All winter we’ve been reading Emily Wilson’s translation of the Odyssey, sitting by our fire, passing the book back and forth. I’ve written here before of my love for Robert Fitzgerald’s translation. I read it first as an undergraduate and I still have my copy from those days, with the price stamp — $2.04 — from the University of Victoria’s bookstore. I’d like to say that Peter Smith introduced me to this translation but it was an earlier (and less vivid) professor in what was then the Classics department. But Peter talked to me later about it, the long muscular lines of the poem and how the rhythm of those lines was part of what it made it so memorable. Its tradition after all was an oral one. In those years we read Milman Parry whose scholarship focused on the formulaic structures of epic poetry, the devices and strategies integral to the performance of the work. In an interview, Fitzgerald said something about Homer that rings so true:
His art was comparable to the art of the great musical virtuoso who can improvise, who can sit at the piano and by his mastery, both of the performing technique and of the musical background, can make music.
It seems to me that this newer translation is a different kind of work. Wilson doesn’t attempt the 6-footed lines, the dactylic hexameters that were the measure of ancient Greek narrative poetry. Her Homer sings in iambic pentameter. I pretend to no expertise in Greek prosody or English for that matter and my Greek is very small indeed. This Odyssey reads wonderfully but it’s not performative. It’s intimate, perfect for two people reading aloud on a winter evening.
We’re not quite finished. We’re reading Book 23 (of 24 books), “The Olive Tree Bed”. It’s always been my favourite part of the poem and now, 40 years married, I sort of understand why. It’s about loyalty, marital codes, caution. It’s anchored in the most perfect domestic object: a bed. After Odysseus has killed the suitors and the insolent slave girls who consorted with them, after he has walked through his rooms, naked, fumigating them with smoke and sulfur, he is bathed and dressed and is seated before his wife, who has not yet decided if he is the man who left 20 years earlier and whose homecoming she has longed for. She wants this to be him but is he truly her husband? He asks his old nurse Eurycleia, for a bed so he can rest. Penelope directs her to move their bed outside their room and to make it up with blankets and quilts. Odysseus responds in anger.
Woman! Your words have cut my heart! Who moved
my bed? It would be difficult for even
a master craftsman—though a god could do it
with ease. No man, however young and strong,
could pry it out. There is a trick to how
this bed was made. I made it, no one else.
Inside the court there grew an olive tree
with delicate long leaves, full-grown and green,
as sturdy as a pillar, and I built
the room around it. I packed stones together,
and fixed a roof and fitted doors. At last
I trimmed the olive tree and used my bronze
to cut the branches off my root to tip
and planed it down and skillfully transformed
the trunk into a bedpost. With a drill,
I bored right through it. This was my first bedpost,
and then I made the other three, inlaid
with gold and silver and with ivory.
I love this moment in the poem. The bed is as symbolic of their marriage as any ring or vow and this is when Penelope’s reticence dissolves.

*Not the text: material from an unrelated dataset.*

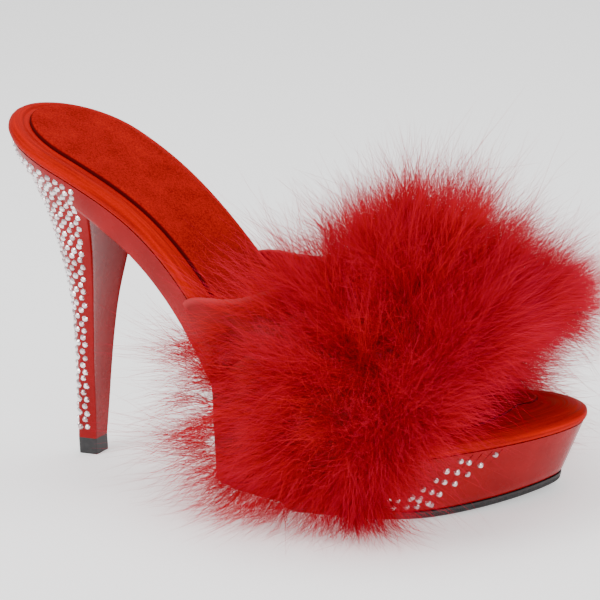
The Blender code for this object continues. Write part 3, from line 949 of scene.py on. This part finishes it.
# Stones round the platform's side panel, both sides: x and fall from edge to edge
panel = {
    "frontTop": 0.1715,
    "frontLean": 0.026,
    "frontPitch": 0.0042,
    "rearTop": 0.0885,
    "rearLean": 0.0150,
    "rearPitch": 0.0036,
    "rowStart": 0.1030,
    "rowPitch": 0.0036,
    "upperStart": 0.1070,
    "upperPitch": 0.0034,
}
spots = []
for side in (-1, 1):
    places = []
    for column in range(3):
        for k in range(6 if column == 0 else 5):
            fall = 0.12 + 0.145 * k + 0.07 * (column % 2)
            x = panel["frontTop"] - panel["frontLean"] * fall - panel["frontPitch"] * column
            places.append((x, fall))
    for column in range(3):
        for k in range(6):
            fall = 0.15 + 0.14 * k + 0.07 * (column % 2)
            places.append((panel["rearTop"] + panel["rearLean"] * fall + panel["rearPitch"] * column, fall))
    for k in range(14):
        places.append((panel["rowStart"] + panel["rowPitch"] * k, 0.90))
        if k < 13:
            places.append((panel["upperStart"] + panel["upperPitch"] * k, 0.74))
    for x, fall in places:
        x += random.uniform(-1, 1) * 0.0004
        p = sidePoint(x, side, min(0.94, fall + random.uniform(-1, 1) * 0.012))
        hit, normal, _, _ = unitTree.ray_cast(p + Vector((0, side * 0.02, 0)), Vector((0, -side, 0)))
        if hit and (hit - p).length < 0.004:
            spots.append((hit, normal))
platformStones = makeStones("platformStones", spots, random)
print("platform stones", len(spots))

# Feather trim: a soft core, darker red as painted shade of the depths, and barbs that stand out of it in
# tufts
# centre along, across and height, root along, across and height, reach
puffRows = [
    (0.770, 0.06, 0.84, 0.745, 0.03, 0.55, 0.37),
    (0.680, -0.38, 0.25, 0.670, -0.21, 0.18, 0.37),
    (0.690, 0.36, 0.30, 0.680, 0.20, 0.20, 0.33),
    (0.840, -0.20, 0.38, 0.760, -0.10, 0.30, 0.34),
    (0.880, 0.08, 0.41, 0.780, 0.04, 0.36, 0.32),
    (0.812, -0.42, 0.19, 0.735, -0.30, 0.15, 0.29),
]
fur = {
    "edge": 0.0060,
    "floor": 0.0090,
    "hang": 0.25,
    "rear": 0.10,
    "front": 0.985,
    "brow": 0.85,
    "frontFan": 1.1,
    "rearFan": 0.5,
    "core": 0.62,
    "pieces": 5,
    "barbs": 17000,
    "perTuft": 50,
    "segments": 5,
    "length": 0.0275,
    "width": 0.00013,
    "past": (0.013, 0.012, 0.012),
    "ground": 0.004,
    "lowest": 0.0015,
    "press": 0.0024,
    "give": 0.00625,
    "rootSpread": 0.0016,
    "barbSpread": 0.24,
    "barbBend": 0.16,
    "tuftBend": 0.22,
    "droop": 0.12,
    "curl": 0.05,
    "wisps": 0.05,
    "wispLength": 1.4,
    "seed": 21,
}
furLow = np.array(cadLow) - fur["past"]
furHigh = np.array(cadHigh) + fur["past"]


def puffSpots(first):
    spots = []
    for row in puffRows:
        along, across, height = row[first : first + 3]
        x = along * sole["length"] - sole["overhang"]
        y = (float(swingAt(along)) + across) * sole["ballWidth"]
        spots.append((x, y, float(soleTop(x)) + height * vamp["instep"]))
    return np.array(spots)


puffCentres, puffRoots = puffSpots(0), puffSpots(3)
puffReach = [row[6] * sole["ballWidth"] for row in puffRows]


def furBase(across, late):
    side = np.clip(across, -1, 1)
    spot = vampPoints(side, late) + vampNormals(side, late) * (vamp["wall"] + 0.0006)
    fall = np.maximum(0, np.abs(across) - 1) / fur["hang"]
    spot[..., 2] = lerp(spot[..., 2], fur["floor"], fall)
    return spot


def furDirection(points):
    total = np.zeros(points.shape)
    for root in puffRoots:
        away = points - root
        length = np.linalg.norm(away, axis=-1)[..., None]
        total += away / length**3.5
    return unitLength(total)


def furOuter(base, across, late):
    side = np.clip(across, -1, 1)
    forward = unitLength(vampPoints(side, late + 0.01) - vampPoints(side, late - 0.01))
    fan = fur["frontFan"] * np.clip((late - 0.6) / 0.4, 0, 1) ** 2
    fan = fan - fur["rearFan"] * np.clip((0.5 - late) / 0.3, 0, 1) ** 2
    way = vampNormals(side, late) * 0.4 + furDirection(base) * 0.6
    way = unitLength(way + forward * fan[..., None])
    depth = np.full(base.shape[:-1], fur["edge"])
    for centre, reach in zip(puffCentres, puffReach):
        offset = base - centre
        ray = (offset * way).sum(-1)
        inside = ray**2 - (offset**2).sum(-1) + reach**2
        depth = np.where(inside > 0, np.maximum(depth, np.sqrt(np.maximum(inside, 0)) - ray), depth)
    return way, depth


coreAcross, coreForth = 70, 32
grid = np.meshgrid(
    np.linspace(-1 - fur["hang"], 1 + fur["hang"], coreAcross + 1),
    np.linspace(0.24, fur["front"], coreForth + 1),
)
base = furBase(grid[0], grid[1])
way, depth = furOuter(base, grid[0], grid[1])
outer = base + way * (depth * fur["core"])[..., None]
outer[..., 2] = np.maximum(outer[..., 2], fur["floor"] - 0.002)
columns = coreAcross + 1
points = np.concatenate([base.reshape(-1, 3), outer.reshape(-1, 3)])
half = len(points) // 2
faces = []
for j in range(coreForth):
    for i in range(coreAcross):
        a = j * columns + i
        faces.append((a, a + 1, a + columns + 1, a + columns))
        faces.append((half + a, half + a + columns, half + a + columns + 1, half + a + 1))
for j in range(coreForth):
    for a in (j * columns, j * columns + coreAcross):
        faces.append((a, a + columns, half + a + columns, half + a))
for i in range(coreAcross):
    for a in (i, coreForth * columns + i):
        faces.append((a, a + 1, half + a + 1, half + a))
# the core fills the trim's inner mass and carries its painted shade
furCore = meshObject("furCore", points, faces, coreShadePaint, 180)
outward(furCore)
replaceWith(furCore, "marabou_trim")


def makeBarbs(name, random, number):
    tufts = number // fur["perTuft"]
    across = random.uniform(-1 - fur["hang"], 1 + fur["hang"], tufts * 6)
    rows = (fur["rear"], fur["front"], tufts * 4), (fur["brow"], fur["front"], tufts * 2)
    late = np.concatenate([random.uniform(*row) for row in rows])
    base = furBase(across, late)
    way, depth = furOuter(base, across, late)
    share = random.uniform(0.05, 0.92, tufts * 6)
    weight = (0.25 + depth * share / 0.02) ** 1.6
    chosen = random.choice(tufts * 6, tufts, replace=False, p=weight / weight.sum())
    base, way, depth, share = base[chosen], way[chosen], depth[chosen], share[chosen]
    root = base + way * (depth * share)[:, None]
    flow = unitLength(furDirection(root) * 0.6 + way)
    swirl = unitLength(random.normal(size=(tufts, 3)))
    tuftWay = unitLength(flow + swirl * random.uniform(0.1, 0.85, tufts)[:, None])
    tuftBend = random.normal(size=(tufts, 3)) * fur["tuftBend"] - np.array([0, 0, fur["droop"]])
    tuftLength = fur["length"] * random.uniform(0.7, 1.1, tufts)

    which = np.repeat(np.arange(tufts), fur["perTuft"])
    total = len(which)
    start = root[which] + random.normal(size=(total, 3)) * fur["rootSpread"]
    aim = unitLength(tuftWay[which] + random.normal(size=(total, 3)) * fur["barbSpread"])
    bend = tuftBend[which] + random.normal(size=(total, 3)) * fur["barbBend"]
    length = tuftLength[which] * random.uniform(0.55, 1.15, total)
    length = length * np.where(random.uniform(0, 1, total) < fur["wisps"], fur["wispLength"], 1.0)
    curl = random.normal(size=(total, 3)) * fur["curl"]
    steps = np.linspace(0, 1, fur["segments"] + 1)
    s = steps[None, :, None]
    line = start[:, None] + length[:, None, None] * (
        aim[:, None] * s + bend[:, None] * s**2 * 0.5 + curl[:, None] * np.sin(5 * s) * s
    )
    # A barb that would leave the trim's space is shorter.
    away = line - start[:, None]
    room = np.where(away > 0, furHigh - start[:, None], furLow - start[:, None])
    room = room / np.where(away == 0, 1, away)
    room = np.where(away == 0, 1, np.abs(room)).min((1, 2))
    fit = np.clip(room, 0.1, 1) * np.where(room < 1, random.uniform(0.7, 1, total), 1)
    line = start[:, None] + away * fit[:, None, None]
    height = line[..., 2]
    pressed = fur["lowest"] + fur["press"] * np.exp((height - fur["ground"]) / fur["give"])
    line[..., 2] = np.where(height < fur["ground"], pressed, height)
    tangent = np.gradient(line, axis=1)
    side = unitLength(np.cross(tangent, random.normal(size=(total, 1, 3))))
    width = fur["width"] * np.sqrt(1 - 0.97 * steps)[None, :, None] / 2
    points = np.stack([line - side * width, line + side * width], 2).reshape(-1, 3)
    rows = 2 * len(steps)
    first = (np.arange(total) * rows)[:, None] + 2 * np.arange(fur["segments"])[None]
    quads = np.stack([first, first + 1, first + 3, first + 2], -1).reshape(-1, 4)
    mesh = bpy.data.meshes.new(name)
    mesh.vertices.add(len(points))
    mesh.vertices.foreach_set("co", points.astype(np.float32).ravel())
    mesh.loops.add(quads.size)
    mesh.loops.foreach_set("vertex_index", quads.astype(np.int32).ravel())
    mesh.polygons.add(len(quads))
    mesh.polygons.foreach_set("loop_start", (np.arange(len(quads)) * 4).astype(np.int32))
    mesh.update(calc_edges=True)
    mesh.shade_smooth()
    setAttribute(mesh, "barb", np.tile(np.repeat(steps, 2), total))
    setAttribute(mesh, "tint", np.repeat(random.uniform(0, 1, total), rows))
    mesh.materials.append(furPaint)
    item = bpy.data.objects.new(name, mesh)
    bpy.context.scene.collection.objects.link(item)
    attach(item, "root")
    return item


random = np.random.default_rng(fur["seed"])
barbPieces = [makeBarbs(f"furBarbs{i + 1}", random, fur["barbs"]) for i in range(fur["pieces"])]
print("feathers made")

# Floor, light and camera
floorPaint, coords, use = newMaterial("floorPaint")
use(
    Base_Color=(0.96, 0.96, 0.96, 1.0),
    Roughness=0.6,
    Specular_IOR_Level=0.2,
    Emission_Color=(1.0, 1.0, 1.0, 1.0),
    Emission_Strength=0.6,
)
floor = meshObject("floor", [(-3, -3, 0), (3, -3, 0), (3, 3, 0), (-3, 3, 0)], [(0, 1, 2, 3)], floorPaint)

world = bpy.data.worlds.new("studio")
bpy.context.scene.world = world
world.use_nodes = True
world.node_tree.nodes["Background"].inputs[0].default_value = (1, 1, 1, 1)
world.node_tree.nodes["Background"].inputs[1].default_value = 0.8


def areaLight(name, spot, aim, size, power):
    data = bpy.data.lights.new(name, "AREA")
    data.shape = "RECTANGLE"
    data.size, data.size_y = size
    data.energy = power
    item = bpy.data.objects.new(name, data)
    bpy.context.scene.collection.objects.link(item)
    item.location = spot
    item.rotation_euler = (Vector(aim) - Vector(spot)).to_track_quat("-Z", "Y").to_euler()


aim = (0.09, 0, 0.05)
areaLight("key", (-0.35, -0.75, 0.95), aim, (0.7, 0.5), 9)
areaLight("fill", (0.9, -0.6, 0.45), aim, (0.5, 0.5), 4)
areaLight("top", (0.1, 0.3, 1.1), aim, (0.8, 0.6), 6)

shot = {
    "place": (0.609207, -0.922386, 0.336507),
    "azimuth": 29.43869681,
    "elevation": 14.47308875,
    "roll": -2.93871066,
    "lens": 191.987,
}
azimuth, elevation, roll = (radians(shot[k]) for k in ("azimuth", "elevation", "roll"))
back = Vector((sin(azimuth) * cos(elevation), -cos(azimuth) * cos(elevation), sin(elevation)))
right = Vector((cos(azimuth), sin(azimuth), 0))
up = back.cross(right)
turn = Matrix((right * cos(roll) + up * sin(roll), up * cos(roll) - right * sin(roll), back)).transposed()
cameraData = bpy.data.cameras.new("camera")
cameraData.lens = shot["lens"]
cameraData.sensor_width = 36
cameraData.clip_start = 0.05
cameraData.clip_end = 20
camera = bpy.data.objects.new("camera", cameraData)
bpy.context.scene.collection.objects.link(camera)
camera.matrix_world = Matrix.Translation(shot["place"]) @ turn.to_4x4()
bpy.context.scene.camera = camera

print("all made")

As well as reading the Odyssey, we’re working on a shared project, a memoir of building our house. John’s writing upstairs and I am here, at my desk, thinking and remembering my way back to those years. I’m writing about the domestic details for the most part—caring for an infant in between hammering and lifting walls, making meals on a Coleman stove and a fire within a ring of stones with an old oven rack on top for a grill. John is writing about the rafters over our kitchen and how they were fitted onto the top plates of the walls. In a way it’s one of the secrets of our particular house, our marriage. Are you really my husband? Then tell me how did you discover the simple way to cut a birdsmouth joint? Which footing has our initials in it, drawn in damp concrete by finger? Where exactly is the cobbled stone path I made to the outhouse, now long grown over?
We’ve been reading at night but I’ve also begun to suggest that we read whenever I feel rising anxiety, often just after the Prime Minister’s daily update. To sit and read this old story filled with storms, murderous creatures, sorceresses, unexpected kindnesses, abiding love and deep purpose is one thing we can do in our house on the edge of the continent during this time of crisis.
Wonderful to visualize the two of you, exploring the continent of your home and your marriage from different angles on different floors. Re the Odyssey: I’ve never understood how Penelope couldn’t recognize her husband after 20 years. I know it was a long, rough trip home with many struggles, but still …
You know, Beth, I think this translation sort of edges towards the idea that she does know it’s him. Several times as we read the books leading up to this one and its revelation, I had the sense that she suspected that the stranger in the rags might be Odysseus. I thought at the time that it was something I’d pursue, maybe by comparing translations and getting out my Greek grammar, once I have the right focus (which isn’t right now, unfortunately…).